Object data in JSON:

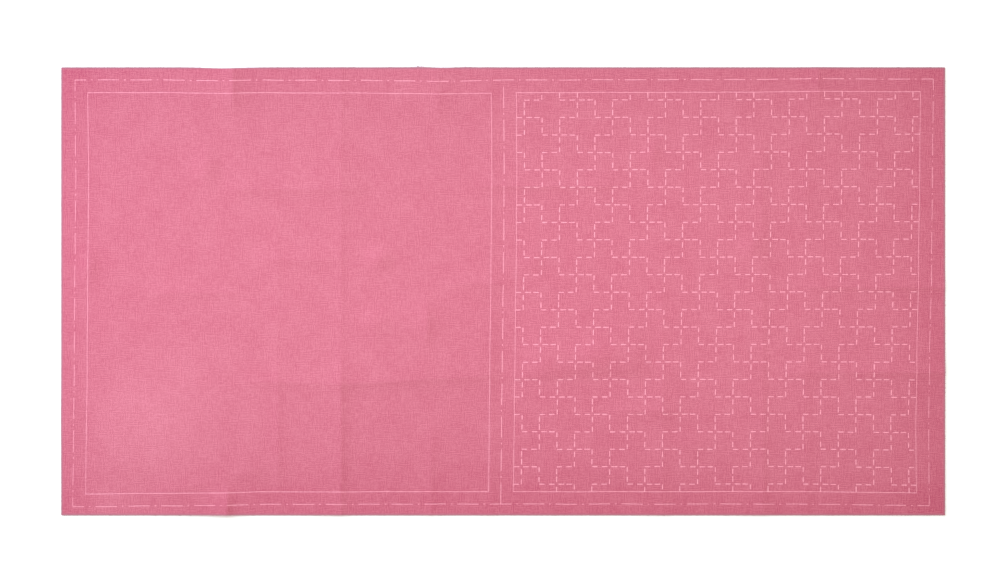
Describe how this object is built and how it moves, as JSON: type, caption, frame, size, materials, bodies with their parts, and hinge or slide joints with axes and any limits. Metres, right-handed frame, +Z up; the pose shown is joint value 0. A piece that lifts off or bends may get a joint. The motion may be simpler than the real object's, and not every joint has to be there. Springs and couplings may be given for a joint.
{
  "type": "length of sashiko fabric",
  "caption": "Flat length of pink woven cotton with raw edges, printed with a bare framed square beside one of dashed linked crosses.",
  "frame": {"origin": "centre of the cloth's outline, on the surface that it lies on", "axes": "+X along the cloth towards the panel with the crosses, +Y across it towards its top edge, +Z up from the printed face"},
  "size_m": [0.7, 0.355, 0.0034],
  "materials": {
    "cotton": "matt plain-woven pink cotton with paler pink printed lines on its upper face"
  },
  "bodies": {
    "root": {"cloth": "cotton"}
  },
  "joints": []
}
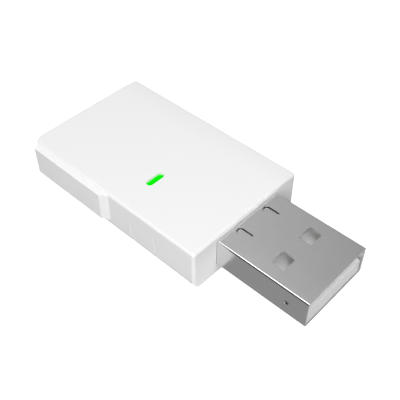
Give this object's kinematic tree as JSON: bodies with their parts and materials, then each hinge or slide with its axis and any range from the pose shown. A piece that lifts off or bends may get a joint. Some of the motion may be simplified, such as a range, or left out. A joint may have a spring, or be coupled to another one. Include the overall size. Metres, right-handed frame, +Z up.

WRITTEN REQUEST
Your task is to print all of the records exactly.

TASK ANSWER
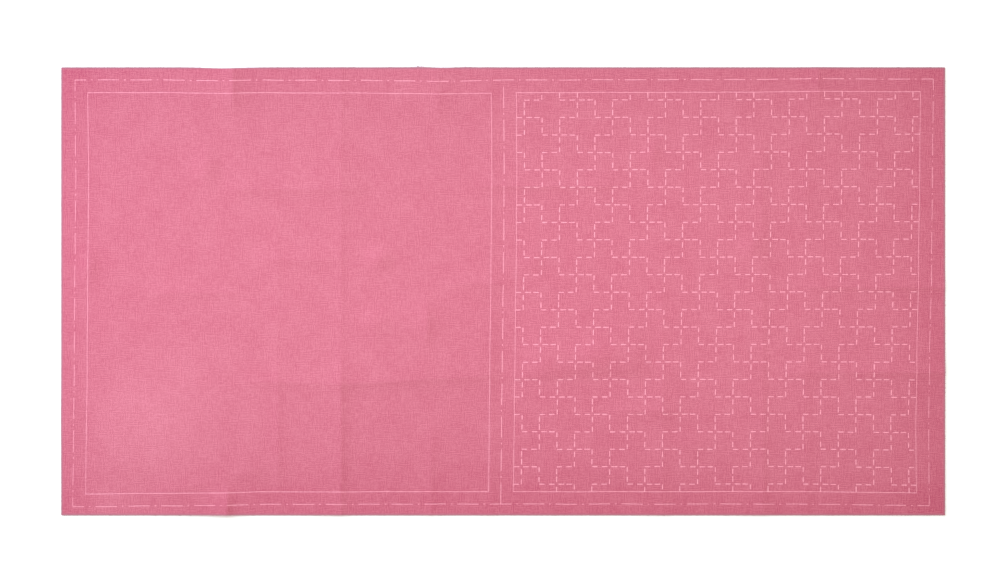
Describe how this object is built and how it moves, as JSON: type, caption, frame, size, materials, bodies with their parts, and hinge or slide joints with axes and any limits. Metres, right-handed frame, +Z up; the pose shown is joint value 0. A piece that lifts off or bends may get a joint. The motion may be simpler than the real object's, and not every joint has to be there. Springs and couplings may be given for a joint.
{
  "type": "length of sashiko fabric",
  "caption": "Flat length of pink woven cotton with raw edges, printed with a bare framed square beside one of dashed linked crosses.",
  "frame": {"origin": "centre of the cloth's outline, on the surface that it lies on", "axes": "+X along the cloth towards the panel with the crosses, +Y across it towards its top edge, +Z up from the printed face"},
  "size_m": [0.7, 0.355, 0.0034],
  "materials": {
    "cotton": "matt plain-woven pink cotton with paler pink printed lines on its upper face"
  },
  "bodies": {
    "root": {"cloth": "cotton"}
  },
  "joints": []
}
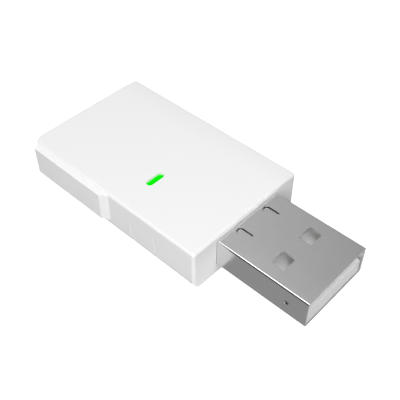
Give this object's kinematic tree as JSON: bodies with their parts and materials, then each hinge or slide with its axis and any range from the pose shown. A piece that lifts off or bends may get a joint. Some of the motion may be simplified, such as a range, or left out. A joint may have a spring, or be coupled to another one. Include the overall size. Metres, right-handed frame, +Z up.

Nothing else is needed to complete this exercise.